▶ [Exercise requirements]
Find the word "Blender" in the listing; pull out each line holding it.

### Material provided

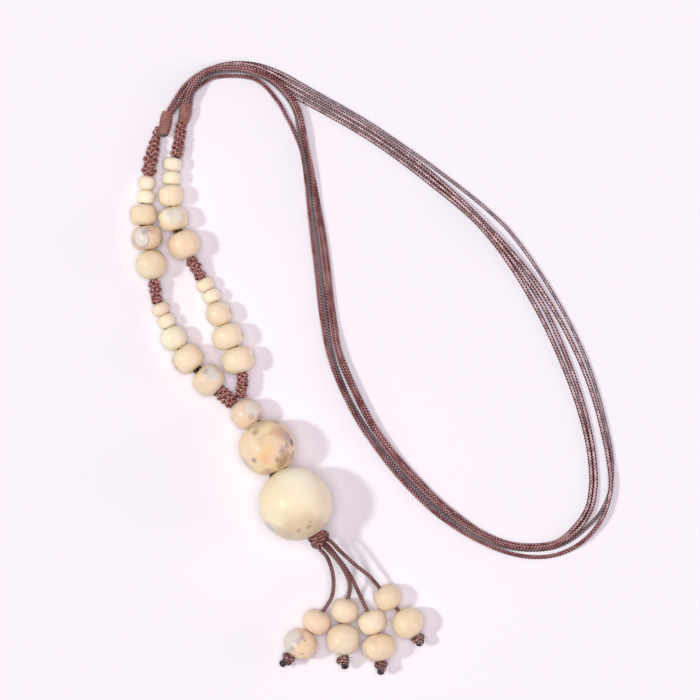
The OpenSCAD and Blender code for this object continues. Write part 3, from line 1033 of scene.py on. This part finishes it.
CORE = WaxedCord("core_cord", (0.02, 0.008, 0.005), (0.06, 0.03, 0.02), (0.12, 0.07, 0.05))
DROP_KNOT = WaxedCord(
    "drop_knot_cord", (0.016, 0.004, 0.003), (0.15, 0.043, 0.035), (0.52, 0.27, 0.23), groove=0.6, wax=0.6
)
TASSEL_CORD = WaxedCord(
    "tassel_cord", (0.035, 0.012, 0.011), (0.2, 0.082, 0.074), (0.52, 0.33, 0.32), dot=0.62, shine=0.25
)
END_KNOT = WaxedCord("end_knot_cord", (0.02, 0.007, 0.006), (0.15, 0.055, 0.045), (0.5, 0.32, 0.29))


@dataclass(frozen=True)
class Lamp:
    """A light that comes from far away.

    elevation is how high it stands, in degrees from the left over the top to the right, and width
    how wide it looks, in degrees. A lamp wider than widest_mirrored isn't mirrored in the pieces.
    """

    name: str
    strength: float
    colour: Colour
    elevation: float
    width: float
    widest_mirrored: float = 10.0

    def hang(self) -> None:
        """Adds the light to the scene."""
        data = bpy.data.lights.new(self.name, "SUN")
        data.energy = self.strength
        data.angle = math.radians(self.width)
        data.color = self.colour
        lamp = bpy.data.objects.new(self.name, data)
        lamp.rotation_euler = (0, math.radians(self.elevation - 90), 0)
        lamp.visible_glossy = self.width < self.widest_mirrored
        bpy.context.scene.collection.objects.link(lamp)


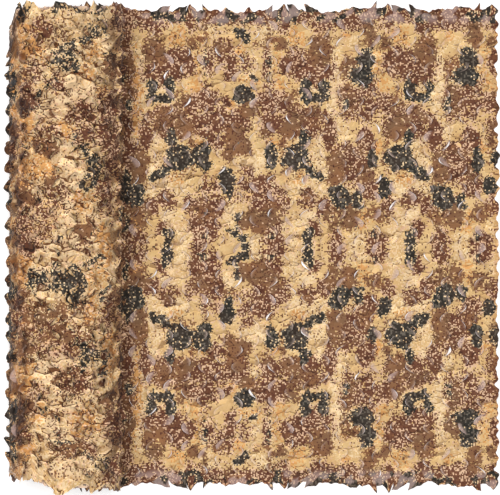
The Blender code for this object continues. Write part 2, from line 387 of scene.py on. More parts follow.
# Patches of the roll's outer turn, at full chart columns as seen from above
ROLL_PATCHES = {
    "cream": (
        (62, 24, 10, 12, 0, 0.6), (82, 29, 6, 5, 0, 0.8), (52, 66, 12, 4, 0, 0.8),
        (70, 76, 12, 5, 0, 0.8), (78, 90, 20, 14, -35, 1.0), (58, 108, 16, 9, -20, 0.9),
        (66, 150, 9, 14, 0, 0.9), (73, 190, 11, 28, 0, 1.0), (74, 236, 9, 28, 0, 1.0),
        (66, 262, 12, 8, 0, 0.8), (66, 330, 9, 6, 0, 0.5), (70, 366, 10, 8, 0, 0.7),
        (88, 176, 8, 8, 0, 0.7), (58, 248, 17, 11, 0, 0.8), (82, 210, 14, 7, 0, 0.6),
        (51, 288, 7, 9, 0, 0.6), (90, 274, 9, 8, 0, 0.6), (52, 372, 13, 16, 0, 1.0),
        (78, 412, 20, 12, 0, 0.8), (56, 428, 9, 8, 0, 0.9), (72, 467, 22, 9, 0, 0.8),
        (50, 456, 12, 8, 0, 0.5), (38, 192, 6, 8, 0, 0.5),
    ),
    "ochre": (
        (28, 30, 12, 6, 0, 0.8), (31, 51, 17, 11, 0, 1.0), (95, 52, 7, 11, 0, 0.9),
        (122, 32, 8, 7, 0, 1.0), (91, 74, 9, 7, 0, 0.7), (108, 98, 13, 10, 0, 0.7),
        (30, 128, 11, 18, 0, 0.8), (70, 131, 10, 7, 0, 0.8), (38, 168, 20, 13, 0, 0.8),
        (106, 192, 9, 20, 0, 0.6), (90, 204, 12, 10, 0, 0.6), (46, 222, 14, 16, 0, 0.5),
        (106, 236, 8, 10, 0, 0.9), (107, 252, 8, 12, 0, 0.9), (22, 267, 13, 15, 0, 1.0),
        (99, 278, 13, 10, 0, 0.7), (94, 308, 6, 18, 0, 0.8), (110, 350, 7, 26, 0, 0.8),
        (24, 378, 14, 20, 0, 0.8), (12, 390, 8, 12, 0, 0.9), (36, 412, 14, 10, 0, 0.7),
        (90, 422, 14, 14, 0, 0.7), (28, 456, 13, 12, 0, 0.8), (122, 450, 8, 10, 0, 0.8),
    ),
    "speckle": (
        (46, 32, 9, 14, 0, 0.75), (36, 73, 14, 7, 0, 0.6), (30, 98, 10, 16, 0, 0.85),
        (56, 85, 11, 6, 0, 0.6), (110, 106, 14, 14, 0, 0.75), (85, 113, 16, 11, -20, 0.8),
        (90, 134, 12, 11, 0, 0.65), (50, 130, 11, 8, 0, 0.5), (112, 142, 14, 26, 0, 0.85),
        (60, 190, 10, 11, 0, 0.6), (106, 190, 10, 24, 0, 0.75), (45, 210, 17, 13, 0, 0.5),
        (44, 228, 16, 9, 0, 0.55), (22, 226, 12, 16, 0, 0.8), (28, 245, 14, 10, 0, 0.9),
        (109, 310, 9, 18, 0, 0.7), (20, 312, 12, 20, 0, 0.75), (48, 332, 30, 11, 0, 0.55),
        (62, 346, 34, 9, 0, 0.6), (80, 380, 19, 14, 0, 0.6), (40, 394, 12, 10, 0, 0.45),
        (112, 426, 11, 16, 0, 0.75), (24, 434, 13, 12, 0, 0.9), (28, 404, 14, 10, 0, 0.6),
        (112, 470, 16, 12, 0, 0.85), (84, 448, 20, 7, 0, 0.5), (14, 146, 8, 20, 0, 0.8),
        (8, 32, 18, 20, 0, 0.75), (124, 80, 8, 36, 0, 0.9), (122, 385, 7, 60, 0, 0.85),
        (118, 18, 14, 12, 0, 0.85),
    ),
    "brown": (
        (111, 66, 11, 13, 0, 1.0), (25, 194, 13, 14, 0, 1.0), (88, 306, 9, 11, 0, 0.9),
        (28, 350, 9, 14, 0, 0.8), (28, 292, 7, 8, 0, 0.8), (28, 330, 8, 10, 0, 0.9),
        (21, 424, 8, 12, 0, 0.9), (30, 406, 9, 8, 0, 0.8), (48, 148, 11, 9, 0, 0.9),
        (57, 180, 7, 9, 0, 0.8), (87, 232, 11, 11, 0, 0.8), (40, 312, 20, 11, 0, 0.7),
        (67, 312, 10, 8, 0, 0.6), (60, 334, 17, 8, 0, 0.7), (92, 334, 9, 11, 0, 0.7),
        (110, 400, 11, 11, 0, 1.0), (116, 291, 9, 8, 0, 0.9), (121, 262, 4, 24, 0, 0.8),
        (15, 130, 7, 12, 0, 0.9), (10, 22, 14, 8, 0, 0.8), (17, 345, 9, 18, 0, 0.7),
        (12, 445, 8, 8, 0, 0.7), (58, 418, 6, 4, 0, 0.6), (70, 448, 14, 6, 0, 0.6),
        (66, 36, 8, 8, 0, 0.4), (10, 130, 8, 30, 0, 0.9), (8, 175, 7, 50, 0, 0.7),
        (8, 310, 8, 60, 0, 0.9), (8, 430, 8, 40, 0, 0.9), (0, 140, 16, 14, 0, 0.9),
        (0, 210, 16, 30, 0, 0.9), (0, 260, 16, 20, 0, 0.6), (0, 310, 16, 20, 0, 0.9),
        (0, 436, 16, 16, 0, 0.9),
    ),
    "black": (
        (25, 11, 11, 8, 0, 1.2), (61, 5, 8, 6, 0, 1.3), (85, 6, 9, 6, 0, 1.3),
        (6, 44, 14, 4, 0, 1.1), (10, 14, 10, 6, 0, 1.0), (103, 12, 7, 6, 0, 0.9),
        (102, 30, 12, 8, 0, 0.9), (84, 41, 13, 4, -35, 1.0), (70, 56, 14, 7, -20, 1.0),
        (74, 68, 8, 7, 0, 1.0), (60, 63, 6, 5, 0, 0.9), (50, 84, 6, 5, 0, 0.8),
        (14, 86, 9, 13, 0, 1.1), (0, 64, 16, 18, 0, 1.1), (0, 96, 16, 20, 0, 1.1),
        (0, 126, 16, 12, 0, 0.9), (0, 196, 16, 12, 0, 1.1), (0, 228, 16, 9, 0, 0.9),
        (0, 290, 16, 14, 0, 1.1), (0, 330, 16, 20, 0, 1.1), (0, 356, 16, 10, 0, 1.1),
        (0, 418, 16, 18, 0, 1.1), (0, 456, 16, 12, 0, 1.1), (122, 40, 4, 6, 0, 0.8),
        (112, 54, 8, 5, 0, 0.7), (76, 144, 5, 6, 0, 1.0), (88, 151, 10, 5, 35, 1.1),
        (98, 162, 9, 8, 20, 1.0), (98, 172, 8, 8, 0, 0.9), (92, 182, 7, 7, 0, 1.0),
        (124, 188, 7, 10, 0, 1.0), (38, 280, 9, 10, 0, 1.1), (57, 270, 8, 5, 0, 0.9),
        (72, 284, 16, 15, 0, 1.05), (96, 260, 10, 5, -20, 0.9), (78, 304, 7, 9, 0, 1.0),
        (14, 290, 8, 8, 0, 1.1), (106, 292, 5, 6, 0, 0.8), (14, 340, 6, 16, 0, 0.7),
        (9, 354, 7, 7, 0, 1.1), (92, 352, 8, 8, 0, 0.9), (104, 354, 7, 7, 0, 1.1),
        (88, 364, 8, 5, 0, 0.9), (103, 371, 4, 7, 0, 0.9), (10, 414, 8, 14, 0, 1.05),
        (15, 411, 6, 13, 0, 1.05), (14, 456, 7, 12, 0, 1.05), (14, 356, 6, 7, 0, 1.0),
        (7, 456, 7, 12, 0, 1.0), (104, 462, 8, 8, 0, 0.8), (7, 110, 6, 8, 0, 1.0),
        (8, 196, 6, 9, 0, 0.9), (6, 228, 5, 8, 0, 0.8), (120, 214, 6, 8, 0, 0.8),
        (60, 441, 12, 3, 0, 0.7), (86, 453, 6, 3, 0, 0.7), (121, 304, 5, 10, 0, 0.9),
    ),
}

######

▶ [The reply]
The OpenSCAD and Blender code for this object continues. Write part 3, from line 1033 of scene.py on. This part finishes it.
The Blender code for this object continues. Write part 2, from line 387 of scene.py on. More parts follow.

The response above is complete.